Avant même de se trouver au camp nudiste, elle fait la connaissance de la sulfureuse Jennifer que Jack lui présente comme étant sa cousine. Sans en croire un mot, Rachel est plutôt intriguée par cette jeune fille qui est tout le contraire d’elle. Jenny est ecdysiaste, une effeuilleuse, bref une stripteaseuse haut de gamme, une sirène pratiquant la danse érotique. Rachel voit en elle « une emmerdeuse intolérable, stéréotypiquement belle et écervelée, stupidement charnelle, manipulatrice même ». Elle ne jure que « sur la tombe de “son” petit chat », son portrait nous sera livré tout au long de la narration par des touches successives. Devrait-on mettre tout cela sur le dos de la jalousie de la part de Rachel quoique ce sentiment n’ait pas sa place dans un monde supposé uniquement régi par la Paix et l’Amour ?
Une fois à Camp Freedom Lake, Rachel découvre tout un monde : Merle Frizzel, le gentil Black qui se liera d’une grande amitié avec elle et se révélera, dès la première nuit passée au camp, son « seul véritable soutien ». Il y a Wolfang qui parle l’anglais comme une vache hollandaise, et son compatriote Usch. Ces deux échangistes bataves inondent copieusement le groupe de phénobarbital et d’amphétamines. Il y a bien sûr le frère libidineux Jomar Links qui se définit comme « Combattant pour la liberté, apôtre, naturiste réincarné », et veut qu’on l’appelle juste Jomar. Tous ces gens, à part Merle, vont être abrutis tout au long de leur séjour à Freedom Lake « au plus profond du labyrinthe, royaume non de Bacchus, mais de son fils débile », ainsi que le dépeint la chroniqueuse. Grâce à ce petit monde défoncé, Rachel apprend que son défunt mari fréquentait des lieux échangistes. Clarence était en réalité ce que « beaucoup appelleraient un escroc ». C’est dire à quel point on peut vivre sept ans avec une personne sans vraiment la cerner !
Mais la chose la plus surprenante, c’est que Rachel se rend compte qu’elle a une grande capacité à se faire aimer des autres, ce que ni son mariage ni ses années d’institutrice ne lui avaient laissé penser. Elle devient du jour au lendemain une célébrité, une curiosité.

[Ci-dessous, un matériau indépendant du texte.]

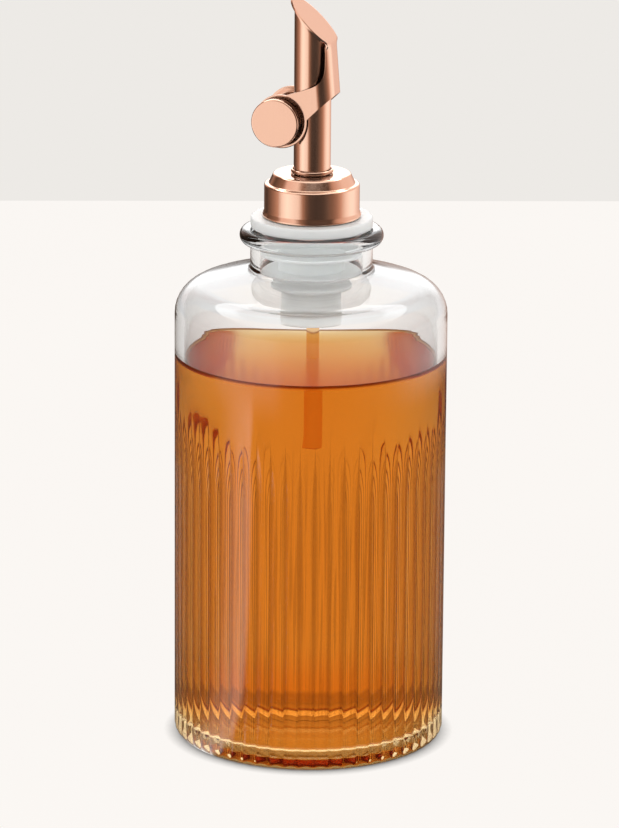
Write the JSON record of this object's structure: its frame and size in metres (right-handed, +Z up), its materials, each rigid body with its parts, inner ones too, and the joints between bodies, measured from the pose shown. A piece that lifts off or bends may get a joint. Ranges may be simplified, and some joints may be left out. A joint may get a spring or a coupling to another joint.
{
  "type": "flip lid dispenser bottle",
  "caption": "Clear ribbed glass oil bottle with a milky stopper, copper cap and slant-cut spout whose weighted flip lid opens as it is tilted to pour.",
  "frame": {"origin": "centre of the bottle's foot, on the plane it stands on", "axes": "+Z up along the bottle's axis; -X is the pouring side, where the spout's mouth is high and the counterweight hangs; the lid turns about +Y"},
  "size_m": [0.076, 0.076, 0.2112],
  "materials": {
    "clear_glass": "clear, polished, slightly wavy",
    "rose_copper": "rose copper plating, softly polished, fine upright brushing",
    "milky_plastic": "milky translucent, satin"
  },
  "bodies": {
    "bottle": {"glass_bottle": "clear_glass"},
    "pourer": {"stopper_plug": "milky_plastic", "cap_shell": "rose_copper", "spout_tube": "rose_copper", "spout_foot_ring": "rose_copper", "air_tube": "rose_copper", "air_tube_holder": "milky_plastic", "pivot_stud_front": "rose_copper", "pivot_stud_rear": "rose_copper"},
    "lid_lever": {"flip_lid": "rose_copper", "weight_knob_front": "rose_copper", "weight_knob_rear": "rose_copper", "weight_pin": "rose_copper"}
  },
  "joints": [
    {"name": "pourer_lift", "type": "slide", "parent": "bottle", "child": "pourer", "axis": [0, 0, 1], "range_m": [0, 0.07]},
    {"name": "lid_flip", "type": "hinge", "parent": "pourer", "child": "lid_lever", "pos_m": [0, 0, 0.1828], "axis": [0, 1, 0], "range_deg": [0, 55]}
  ]
}
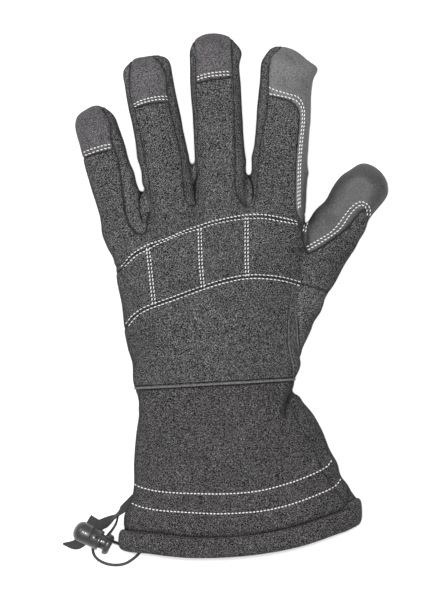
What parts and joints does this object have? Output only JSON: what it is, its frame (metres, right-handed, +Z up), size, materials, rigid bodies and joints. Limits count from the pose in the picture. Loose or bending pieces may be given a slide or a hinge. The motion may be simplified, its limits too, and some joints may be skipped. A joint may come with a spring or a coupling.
{
  "type": "work glove",
  "caption": "Padded soft-shell work glove for the left hand with knuckle panel, fingertip caps, leather palm and thumb, flared gauntlet, rolled hem and cord lock.",
  "frame": {"origin": "middle of the glove's outline on the surface that it lies on", "axes": "+X towards the thumb's side, +Y towards the fingertips, +Z up, out of the back of the hand"},
  "size_m": [0.1931, 0.3205, 0.0497],
  "materials": {
    "softshell": "heathered grey soft-shell, matte",
    "gusset_fabric": "darker soft-shell, matte",
    "cap_fabric": "smooth fine-knit grey with a faint purple cast",
    "leather": "light grey synthetic leather, satin",
    "thread": "off-white sewing thread",
    "lining": "dark brushed fleece inside the glove",
    "webbing": "dark woven ribbon",
    "lock_plastic": "moulded dark grey plastic, satin",
    "elastic": "black braided elastic cord"
  },
  "bodies": {
    "glove": {"finger_backs": "softshell", "knuckle_panel": "softshell", "hand_back": "softshell", "heel_panel": "softshell", "fourchette_pinky_ring": "gusset_fabric", "fourchette_ring_middle": "gusset_fabric", "fourchette_middle_index": "gusset_fabric", "cap_pinky": "cap_fabric", "cap_ring": "cap_fabric", "cap_middle": "cap_fabric", "index_patch": "leather", "thumb_patch": "leather", "thumb_front": "leather", "finger_front_pinky": "leather", "finger_front_ring": "leather", "finger_front_middle": "leather", "finger_front_index": "leather", "palm": "leather", "wrist_seam": "softshell", "gauntlet_back": "softshell", "gauntlet_under": "softshell", "hem_tunnel": "softshell", "ribbon_tab": "webbing", "lock_barrel": "lock_plastic", "elastic_cord": "elastic"},
    "plunger": {"lock_plunger": "lock_plastic"}
  },
  "joints": [
    {"name": "lock_press", "type": "slide", "parent": "glove", "child": "plunger", "axis": [-0.8988, 0.4384, 0], "range_m": [0, 0.003], "stiffness_N_per_m": 500, "springref_m": -0.0015}
  ]
}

Quand elle demande à Merle ce que les autres lui trouvent, il lui répond : « Ils aiment tes cheveux ». Rachel fascine en fait par le talent qu’elle a pour s’occuper des autres sans rien demander en retour. La nudité physique libérant son caractère, elle peut désormais irradier le charisme, la confiance, l’aplomb. Par sa transformation, enfin son assomption au Royaume des Blondes, elle n’est plus la maîtresse d’école vieillissante toujours sur ses gardes et impossible à aimer dont personne ne voulait. Elle rayonne à la fois par sa peau lumineuse et par son âme et réussit même à gagner la sympathie, sincère, de l’Ecdysiaste. Grâce à elle, Jack renaît après s’être défait de ses longs cheveux d’hippie, et découvre même la raison pour laquelle sa mère l’appelait son « Valet de cœur ». Cette expérience s’avère initiatique pour Rachel et Jack. Les deux protagonistes sont complètement métamorphosés et on les déclare comme la reine et le roi de Camp Freedom Lake de 1973.
Absolutely Golden restitue l’Amérique des seventies. Les dialogues y sont alertes et sans fioritures. Le style utilise toutes les ressources de la langue, de l’argot le plus cru au raffinement le plus recherché, ce que rend avec brio la traduction talentueuse de Sébastien Doubinsky.